▶ **TASK DESCRIPTION**
Among the records that follow, find the line with "high = door_pivot_height" and the line with "obj.parent = empty". Set down those lines and all lines between them exactly, without adding anything.

▶ **MATERIAL TO PROCESS**

— start —

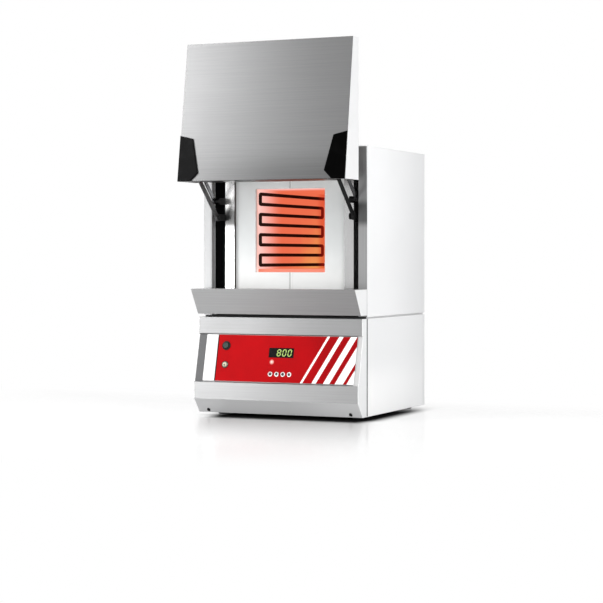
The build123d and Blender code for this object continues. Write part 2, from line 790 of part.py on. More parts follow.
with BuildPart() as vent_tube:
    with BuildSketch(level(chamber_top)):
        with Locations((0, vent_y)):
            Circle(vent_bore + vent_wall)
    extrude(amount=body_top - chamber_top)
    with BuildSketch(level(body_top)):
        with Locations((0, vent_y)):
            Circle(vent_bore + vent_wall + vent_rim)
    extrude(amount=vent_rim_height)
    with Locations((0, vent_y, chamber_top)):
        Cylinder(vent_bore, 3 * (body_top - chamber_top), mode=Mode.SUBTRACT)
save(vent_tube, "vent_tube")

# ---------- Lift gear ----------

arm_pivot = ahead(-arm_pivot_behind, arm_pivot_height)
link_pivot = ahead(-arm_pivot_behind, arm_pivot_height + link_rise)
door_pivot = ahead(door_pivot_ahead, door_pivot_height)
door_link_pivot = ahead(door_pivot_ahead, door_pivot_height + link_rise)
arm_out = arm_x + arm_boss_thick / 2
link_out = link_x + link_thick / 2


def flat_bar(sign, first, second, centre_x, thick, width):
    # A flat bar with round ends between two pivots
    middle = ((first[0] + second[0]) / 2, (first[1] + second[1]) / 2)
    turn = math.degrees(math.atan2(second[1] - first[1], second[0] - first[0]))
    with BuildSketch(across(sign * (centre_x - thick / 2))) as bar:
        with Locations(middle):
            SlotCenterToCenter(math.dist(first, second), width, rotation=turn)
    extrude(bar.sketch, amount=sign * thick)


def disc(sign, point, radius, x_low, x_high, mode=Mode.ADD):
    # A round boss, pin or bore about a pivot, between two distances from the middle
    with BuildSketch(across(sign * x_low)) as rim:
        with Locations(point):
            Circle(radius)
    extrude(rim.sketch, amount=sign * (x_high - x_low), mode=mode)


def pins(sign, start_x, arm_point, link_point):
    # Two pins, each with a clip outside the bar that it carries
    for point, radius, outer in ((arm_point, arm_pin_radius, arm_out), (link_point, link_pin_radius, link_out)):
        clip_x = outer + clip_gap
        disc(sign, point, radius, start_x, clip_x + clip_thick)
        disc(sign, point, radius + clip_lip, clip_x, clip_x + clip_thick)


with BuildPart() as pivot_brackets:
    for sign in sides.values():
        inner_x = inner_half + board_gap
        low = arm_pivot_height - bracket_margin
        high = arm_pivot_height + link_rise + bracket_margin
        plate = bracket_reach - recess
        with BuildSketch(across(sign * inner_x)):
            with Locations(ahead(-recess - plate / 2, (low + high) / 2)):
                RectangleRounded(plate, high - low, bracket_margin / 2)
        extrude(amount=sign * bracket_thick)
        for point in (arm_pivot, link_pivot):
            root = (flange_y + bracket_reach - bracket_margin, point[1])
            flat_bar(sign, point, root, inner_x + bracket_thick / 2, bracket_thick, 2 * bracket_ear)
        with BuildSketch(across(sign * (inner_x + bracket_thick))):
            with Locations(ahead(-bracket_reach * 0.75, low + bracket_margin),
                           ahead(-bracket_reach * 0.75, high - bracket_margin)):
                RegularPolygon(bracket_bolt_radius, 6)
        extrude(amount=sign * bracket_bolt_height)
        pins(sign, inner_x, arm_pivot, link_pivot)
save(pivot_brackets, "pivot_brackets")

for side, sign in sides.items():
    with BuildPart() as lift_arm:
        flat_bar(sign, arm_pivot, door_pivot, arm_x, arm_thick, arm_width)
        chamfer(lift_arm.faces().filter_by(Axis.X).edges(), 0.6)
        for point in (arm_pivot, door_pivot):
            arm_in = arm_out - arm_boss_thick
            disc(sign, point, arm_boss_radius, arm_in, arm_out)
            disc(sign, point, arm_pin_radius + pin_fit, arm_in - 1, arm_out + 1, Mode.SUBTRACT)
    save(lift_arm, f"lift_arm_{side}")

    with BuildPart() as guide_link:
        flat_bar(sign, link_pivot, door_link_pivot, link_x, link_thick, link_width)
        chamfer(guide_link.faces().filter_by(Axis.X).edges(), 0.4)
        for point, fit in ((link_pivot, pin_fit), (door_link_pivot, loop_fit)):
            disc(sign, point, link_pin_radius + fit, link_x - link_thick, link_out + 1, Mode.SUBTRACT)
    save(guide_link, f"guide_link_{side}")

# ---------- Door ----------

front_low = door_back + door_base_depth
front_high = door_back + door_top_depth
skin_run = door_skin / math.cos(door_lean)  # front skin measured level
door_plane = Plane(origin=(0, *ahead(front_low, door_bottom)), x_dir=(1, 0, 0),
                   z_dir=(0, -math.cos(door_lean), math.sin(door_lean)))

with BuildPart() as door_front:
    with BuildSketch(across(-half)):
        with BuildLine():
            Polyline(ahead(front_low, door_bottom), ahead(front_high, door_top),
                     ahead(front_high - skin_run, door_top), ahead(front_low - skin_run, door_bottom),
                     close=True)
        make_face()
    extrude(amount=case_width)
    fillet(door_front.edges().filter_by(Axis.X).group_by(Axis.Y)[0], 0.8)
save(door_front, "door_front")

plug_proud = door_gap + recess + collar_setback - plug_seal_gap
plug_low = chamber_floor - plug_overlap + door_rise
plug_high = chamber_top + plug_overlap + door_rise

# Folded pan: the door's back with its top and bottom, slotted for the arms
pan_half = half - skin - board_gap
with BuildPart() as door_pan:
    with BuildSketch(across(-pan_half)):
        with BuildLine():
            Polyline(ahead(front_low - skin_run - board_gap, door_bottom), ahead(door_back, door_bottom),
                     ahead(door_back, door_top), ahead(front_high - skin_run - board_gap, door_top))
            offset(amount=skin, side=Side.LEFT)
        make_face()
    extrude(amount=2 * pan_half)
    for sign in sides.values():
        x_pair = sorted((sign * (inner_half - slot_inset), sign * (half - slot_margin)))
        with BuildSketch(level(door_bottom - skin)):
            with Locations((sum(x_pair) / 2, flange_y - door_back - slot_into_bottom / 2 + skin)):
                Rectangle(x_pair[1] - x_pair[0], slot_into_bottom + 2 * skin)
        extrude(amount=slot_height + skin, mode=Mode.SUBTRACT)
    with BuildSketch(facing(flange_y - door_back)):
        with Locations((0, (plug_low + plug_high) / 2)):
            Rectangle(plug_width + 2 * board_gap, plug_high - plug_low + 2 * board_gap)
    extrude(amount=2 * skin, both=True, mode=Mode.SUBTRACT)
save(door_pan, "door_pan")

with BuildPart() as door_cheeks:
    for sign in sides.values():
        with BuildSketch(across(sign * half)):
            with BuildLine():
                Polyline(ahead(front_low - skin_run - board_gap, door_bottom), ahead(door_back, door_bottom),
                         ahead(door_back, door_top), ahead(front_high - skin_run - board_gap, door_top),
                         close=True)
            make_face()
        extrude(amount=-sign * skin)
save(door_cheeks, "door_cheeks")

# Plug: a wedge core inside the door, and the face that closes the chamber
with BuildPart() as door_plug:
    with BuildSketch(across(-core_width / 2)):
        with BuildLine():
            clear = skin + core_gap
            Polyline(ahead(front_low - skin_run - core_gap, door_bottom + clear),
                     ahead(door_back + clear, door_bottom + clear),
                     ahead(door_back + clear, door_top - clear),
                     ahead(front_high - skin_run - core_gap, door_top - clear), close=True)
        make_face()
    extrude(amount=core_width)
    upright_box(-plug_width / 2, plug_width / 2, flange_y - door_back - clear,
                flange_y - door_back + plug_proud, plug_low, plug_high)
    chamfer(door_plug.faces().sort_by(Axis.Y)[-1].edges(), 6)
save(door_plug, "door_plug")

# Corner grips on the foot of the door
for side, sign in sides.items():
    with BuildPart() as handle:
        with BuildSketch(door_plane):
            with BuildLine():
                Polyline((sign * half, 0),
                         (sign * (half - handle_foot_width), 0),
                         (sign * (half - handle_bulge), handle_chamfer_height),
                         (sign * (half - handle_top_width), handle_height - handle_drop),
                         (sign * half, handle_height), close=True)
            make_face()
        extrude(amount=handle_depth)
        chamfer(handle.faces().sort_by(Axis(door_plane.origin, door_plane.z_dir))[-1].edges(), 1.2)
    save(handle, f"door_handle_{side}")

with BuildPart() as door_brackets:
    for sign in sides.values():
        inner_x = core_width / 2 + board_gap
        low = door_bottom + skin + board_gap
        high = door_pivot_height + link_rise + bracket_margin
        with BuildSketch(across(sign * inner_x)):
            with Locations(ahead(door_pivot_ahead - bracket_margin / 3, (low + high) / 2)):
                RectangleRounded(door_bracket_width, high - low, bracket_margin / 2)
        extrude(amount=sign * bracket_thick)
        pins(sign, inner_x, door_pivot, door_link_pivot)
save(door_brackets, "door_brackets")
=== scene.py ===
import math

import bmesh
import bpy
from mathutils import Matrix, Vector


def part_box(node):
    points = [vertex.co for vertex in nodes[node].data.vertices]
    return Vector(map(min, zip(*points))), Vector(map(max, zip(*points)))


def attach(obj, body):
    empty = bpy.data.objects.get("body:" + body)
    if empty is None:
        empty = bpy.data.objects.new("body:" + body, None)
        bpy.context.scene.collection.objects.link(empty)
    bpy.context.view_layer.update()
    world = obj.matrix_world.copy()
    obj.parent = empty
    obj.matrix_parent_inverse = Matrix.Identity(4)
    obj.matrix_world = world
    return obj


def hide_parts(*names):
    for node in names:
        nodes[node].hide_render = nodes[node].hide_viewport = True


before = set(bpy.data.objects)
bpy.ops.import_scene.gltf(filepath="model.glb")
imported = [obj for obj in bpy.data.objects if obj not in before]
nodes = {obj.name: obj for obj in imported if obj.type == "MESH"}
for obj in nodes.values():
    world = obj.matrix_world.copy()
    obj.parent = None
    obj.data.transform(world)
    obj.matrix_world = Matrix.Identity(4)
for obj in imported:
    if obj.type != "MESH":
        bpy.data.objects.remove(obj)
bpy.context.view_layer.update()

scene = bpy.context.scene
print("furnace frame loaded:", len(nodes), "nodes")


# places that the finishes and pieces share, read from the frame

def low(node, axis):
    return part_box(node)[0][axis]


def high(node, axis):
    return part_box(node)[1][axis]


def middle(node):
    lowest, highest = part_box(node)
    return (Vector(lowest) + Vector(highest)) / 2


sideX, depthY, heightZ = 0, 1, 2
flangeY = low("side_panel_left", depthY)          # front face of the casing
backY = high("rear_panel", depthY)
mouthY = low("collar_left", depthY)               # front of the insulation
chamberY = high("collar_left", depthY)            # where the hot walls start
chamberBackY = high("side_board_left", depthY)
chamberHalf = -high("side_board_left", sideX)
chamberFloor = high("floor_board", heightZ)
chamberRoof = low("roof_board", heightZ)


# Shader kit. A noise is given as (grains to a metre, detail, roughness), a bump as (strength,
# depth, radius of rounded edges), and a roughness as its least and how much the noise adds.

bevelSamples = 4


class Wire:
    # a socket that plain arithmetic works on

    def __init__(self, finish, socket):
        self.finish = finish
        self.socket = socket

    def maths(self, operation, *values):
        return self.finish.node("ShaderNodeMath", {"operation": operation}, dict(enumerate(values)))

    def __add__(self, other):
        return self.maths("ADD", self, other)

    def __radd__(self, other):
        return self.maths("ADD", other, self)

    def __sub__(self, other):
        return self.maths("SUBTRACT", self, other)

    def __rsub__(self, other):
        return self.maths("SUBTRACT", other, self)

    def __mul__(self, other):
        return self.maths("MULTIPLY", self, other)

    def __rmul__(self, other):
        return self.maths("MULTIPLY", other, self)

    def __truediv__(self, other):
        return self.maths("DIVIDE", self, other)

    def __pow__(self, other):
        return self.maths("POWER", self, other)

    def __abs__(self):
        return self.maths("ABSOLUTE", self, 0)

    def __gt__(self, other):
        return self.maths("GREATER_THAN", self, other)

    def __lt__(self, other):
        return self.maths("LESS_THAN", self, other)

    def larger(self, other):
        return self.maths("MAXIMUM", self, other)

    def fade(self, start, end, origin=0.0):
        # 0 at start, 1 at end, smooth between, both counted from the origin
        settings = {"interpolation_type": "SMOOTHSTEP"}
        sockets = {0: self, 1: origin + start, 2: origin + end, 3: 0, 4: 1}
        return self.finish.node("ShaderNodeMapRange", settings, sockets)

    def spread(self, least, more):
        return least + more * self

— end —
— start —

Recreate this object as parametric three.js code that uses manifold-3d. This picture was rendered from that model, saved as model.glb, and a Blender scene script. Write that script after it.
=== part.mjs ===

— end —

▶ **WRITTEN SOLUTION**
        high = door_pivot_height + link_rise + bracket_margin
        with BuildSketch(across(sign * inner_x)):
            with Locations(ahead(door_pivot_ahead - bracket_margin / 3, (low + high) / 2)):
                RectangleRounded(door_bracket_width, high - low, bracket_margin / 2)
        extrude(amount=sign * bracket_thick)
        pins(sign, inner_x, door_pivot, door_link_pivot)
save(door_brackets, "door_brackets")
=== scene.py ===
import math

import bmesh
import bpy
from mathutils import Matrix, Vector


def part_box(node):
    points = [vertex.co for vertex in nodes[node].data.vertices]
    return Vector(map(min, zip(*points))), Vector(map(max, zip(*points)))


def attach(obj, body):
    empty = bpy.data.objects.get("body:" + body)
    if empty is None:
        empty = bpy.data.objects.new("body:" + body, None)
        bpy.context.scene.collection.objects.link(empty)
    bpy.context.view_layer.update()
    world = obj.matrix_world.copy()
    obj.parent = empty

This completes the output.